• [Written task]: Copy whichever lines contain the string "from".

* Start Supplied information *

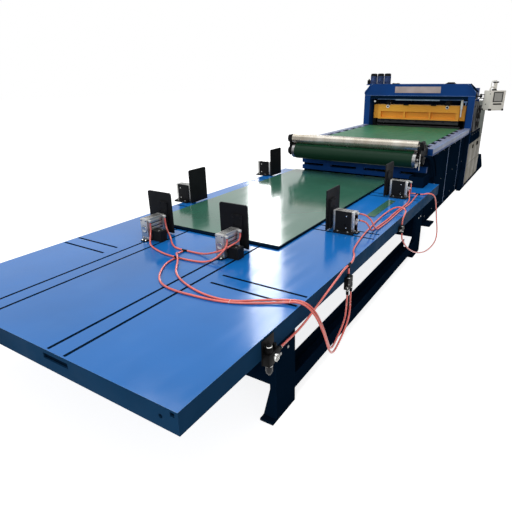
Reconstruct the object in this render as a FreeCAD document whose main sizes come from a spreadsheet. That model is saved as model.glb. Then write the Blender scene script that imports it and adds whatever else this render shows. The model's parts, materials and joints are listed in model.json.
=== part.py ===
import FreeCAD, Part
import Sketcher
import math
import os
import re

# A sheet line: shear with powered outfeed belt and a stacking table with air stops.
# Millimetres. +Y runs from the table to the shear, +X is the operator side, +Z is up.
# The origin is the middle of the shear's sole, on the floor.

SIZES = {
    # Stacking table
    "table_long": 4000, "table_wide": 1914, "table_high": 550, "top_thick": 8, "fascia_deep": 105,
    "fascia_thick": 8, "fascia_lip": 45, "slot_wide": 9, "slot_pitch": 112, "long_slot": 2200,
    "slot_land": 72, "slot_inset": 12, "left_lane": -398, "right_lane": 255, "first_cross": 930,
    "second_cross": 2066, "third_cross": 3262, "notch_wide": 168, "notch_high": 28, "notch_drop": 14,
    "corner_notch": 22, "corner_hole": 10, "corner_hole_set": 88, "leg_deep": 190, "leg_thick": 36,
    "leg_near": 645, "leg_far": 3190, "foot_spread": 78, "foot_long": 225, "foot_thick": 14,
    "cross_beam_low": 187, "cross_beam_thick": 60, "stretcher_low": 80, "stretcher_high": 84,
    "stretcher_wide": 72, "stretcher_wall": 6, "joist_thick": 40, "joist_count": 3,
    # Sheets and tray on the table
    "sheet_wide": 1219, "sheet_long": 2438, "sheet_thick": 4, "sheet_gap": 0.3, "stack_front": 1493,
    "stack_centre": -165, "strip_wide": 72, "strip_long": 580, "strip_front": 2520, "strip_centre": 727,
    "tray_wide": 150, "tray_long": 250, "tray_high": 110, "tray_wall": 4, "tray_side": 107,
    "tray_end": 21,
    # Stop units
    "stop_long": 170, "stop_wide": 66, "stop_high": 152, "stop_base": 10, "cap_long": 26,
    "cap_proud": 2, "rod_radius": 8, "rod_slack": 0.5, "rod_reach": 95, "rod_rise": 38, "rod_gap": 33,
    "rod_end": 5, "plate_thick": 10, "plate_wide": 227, "plate_side": 77, "plate_high": 302,
    "plate_lift": 8, "plate_corner": 16, "pad_thick": 12, "pad_wide": 84, "pad_low": 70,
    "pad_high": 170, "end_face": 1385, "end_bracket_high": 76, "end_bracket_long": 64,
    "end_bracket_wide": 85, "end_bracket_set": 30, "right_set": 383, "far_set": 337, "left_set": 107,
    "web_thick": 10, "web_high": 162, "web_long": 124, "web_start": 26, "flange_wide": 34,
    "flange_thick": 14, "base_long": 150, "stop_one": -460, "stop_three": 215, "stop_four": 2078,
    "stop_five": 3276, "stop_two": 2170, "stop_six": 3552,
    # Belt conveyor
    "rail_long": 2309, "rail_top": 900, "rail_high": 75, "rail_wide": 76, "rail_out": 835,
    "rail_notch": 60, "rail_notch_deep": 14, "rail_notch_pitch": 270, "rail_notch_count": 8,
    "tail_block_in": 745, "tail_block_wide": 30, "tail_block_long": 110, "tail_block_low": 760,
    "tail_relief": 30, "tail_reach": 772, "drum_reach": 258, "drum_overlap": 150, "drum_radius": 82,
    "drum_face": 1470, "belt_wide": 1400, "belt_thick": 3, "belt_slack": 0.5, "belt_gap": 2,
    "tail_inset": 117, "journal_radius": 20, "journal_reach": 790, "pinch_radius": 56, "pinch_gap": 1,
    "pinch_face": 1482, "bearing_slack": 0.05, "bracket_thick": 20, "bearing_radius": 46,
    "hub_radius": 42, "bearing_long": 26, "deck_thick": 8, "deck_gap": 1, "deck_bar_high": 30,
    "deck_bar_count": 4, "front_beam_low": 545, "front_beam_high": 145, "front_beam_thick": 50,
    "window_wide": 340, "window_high": 30, "window_low": 50, "window_pitch": 435, "window_count": 4,
    "panel_out": 784, "panel_thick": 6, "panel_low": 40, "panel_near": 560, "post_wide": 60,
    "post_proud": 6, "first_post": 0.3, "second_post": 0.56, "third_post": 0.93, "belt_leg_back": 75,
    "belt_leg_deep": 212, "belt_leg_wide": 50, "belt_foot_wide": 145, "belt_foot_thick": 16,
    "skid_high": 60, "sweep_back": 526, "sweep_drop": 487, "sweep_end": 340, "deck_inset": 20,
    # Shear
    "body_deep": 1330, "body_half": 850, "column_wide": 94, "column_deep": 443, "column_plate": 28,
    "sole_thick": 25, "crown_low": 1305, "crown_side": 110, "crown_corner": 126, "crown_rise": 110,
    "crown_deep": 300, "crown_plate": 26, "crown_step": 16, "bed_deep": 260, "bed_high": 300,
    "bed_top": 866, "blade_thick": 32, "blade_high": 60, "lower_blade_high": 34, "blade_gap": 5,
    "blade_over": 20, "beam_half": 640, "beam_low": 990, "beam_high": 222, "beam_deep": 130,
    "beam_inset": 95, "beam_floor": 70, "bay_proud": 30, "bay_high": 100, "bay_low": 18,
    "bay_wide": 378, "bay_pitch": 402, "slide_half": 725, "slide_thick": 30, "guide_gap": 5,
    "guide_wide": 56, "guide_wall": 26, "guide_cut": 1, "jack_out": 465, "jack_radius": 42,
    "jack_rod": 20, "jack_slack": 1, "jack_drop": 66, "jack_clear": 6, "exit_thick": 12,
    "exit_drop": 14, "exit_gap": 12, "lamp_half": 340, "lamp_high": 22, "lamp_deep": 26,
    "lamp_inset": 34, "badge_wide": 700, "badge_high": 92, "badge_low": 92, "badge_thick": 3,
    "cover_top": 1258, "cover_low": 690, "cover_thick": 30, "cover_out": 846, "cabinet_low": 60,
    "cabinet_top": 680, "cabinet_deep": 70, "housing_low_top": 820, "housing_slot": 150,
    "housing_top": 1240, "drive_wide": 46, "drive_radius": 62, "drive_shaft": 22, "hub_rise": 300,
    "front_toe": 246, "toe_crest": 60, "rear_toe": 700, "toe_wide": 56, "toe_high": 290,
    "toe_thick": 20, "motor_radius": 48, "motor_high": 136, "motor_pitch": 115, "motor_first": 80,
    "motor_cap": 30, "shelf_thick": 14, "shelf_proud": 15, "motor_cap_radius": 38, "shelf_long": 400,
    "shelf_deep": 150, "shelf_back": 90, "lug_long": 60, "lug_thick": 22, "lug_out": 460,
    # Operator panel
    "panel_wide": 220, "panel_deep": 185, "panel_high": 270, "panel_drop": 188, "panel_turn": 40,
    "panel_pivot": 65, "pivot_reach": 179, "pivot_back": 60, "pivot_radius": 10, "pivot_gap": 5,
    "screen_wide": 140, "screen_high": 124, "screen_sink": 6, "screen_rise": 122, "arm_rise": 50,
    "arm_plate": 12, "arm_foot": 80, "arm_thick": 20, "collar_radius": 20, "collar_high": 28,
    "ear_long": 75, "ear_thick": 10, "knob_radius": 16, "knob_high": 60,
    # Compressed air
    "elbow_wide": 18, "elbow_long": 27, "elbow_high": 20, "elbow_trim": 1, "front_port": 3,
    "port_radius": 9, "port_long": 29, "port_high": 150, "port_low": 100, "elbow_upper": 142,
    "elbow_lower": 90, "elbow_split": 16, "tee_radius": 6.9, "tee_long": 44, "branch_radius": 6.3,
    "hose_radius": 6, "filter_along": 550, "filter_plate": 5, "filter_near": 25, "filter_second": 50,
    "gauge_along": 25, "filter_long": 100, "filter_wide": 38, "filter_low": 412, "filter_high": 66,
    "bowl_radius": 18, "bowl_drop": 40, "bowl_tip": 14, "filter_knob": 17, "filter_knob_high": 38,
    "small_knob": 9, "small_knob_high": 24, "gauge_radius": 19, "gauge_long": 14, "gauge_rise": 34,
    "air_line": 19, "outlet_rise": 36, "inlet_rise": 20, "outlet_long": 31, "valve_wide": 28,
    "valve_long": 76, "valve_port": 21, "silencer_radius": 8, "silencer_long": 14, "silencer_rise": 16,
    "first_valve": 1492, "first_valve_low": 395, "first_valve_high": 75, "first_stem": 33,
    "feed_offset": -20, "out_offset": 27, "back_offset": 30, "link_top": 540, "second_valve": 2600,
    "second_valve_low": 440, "second_valve_high": 42, "second_stem": 18, "second_feed": 8,
    "second_out": 12,
}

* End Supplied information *

• [Result for this task]:
Reconstruct the object in this render as a FreeCAD document whose main sizes come from a spreadsheet. That model is saved as model.glb. Then write the Blender scene script that imports it and adds whatever else this render shows. The model's parts, materials and joints are listed in model.json.
# Millimetres. +Y runs from the table to the shear, +X is the operator side, +Z is up.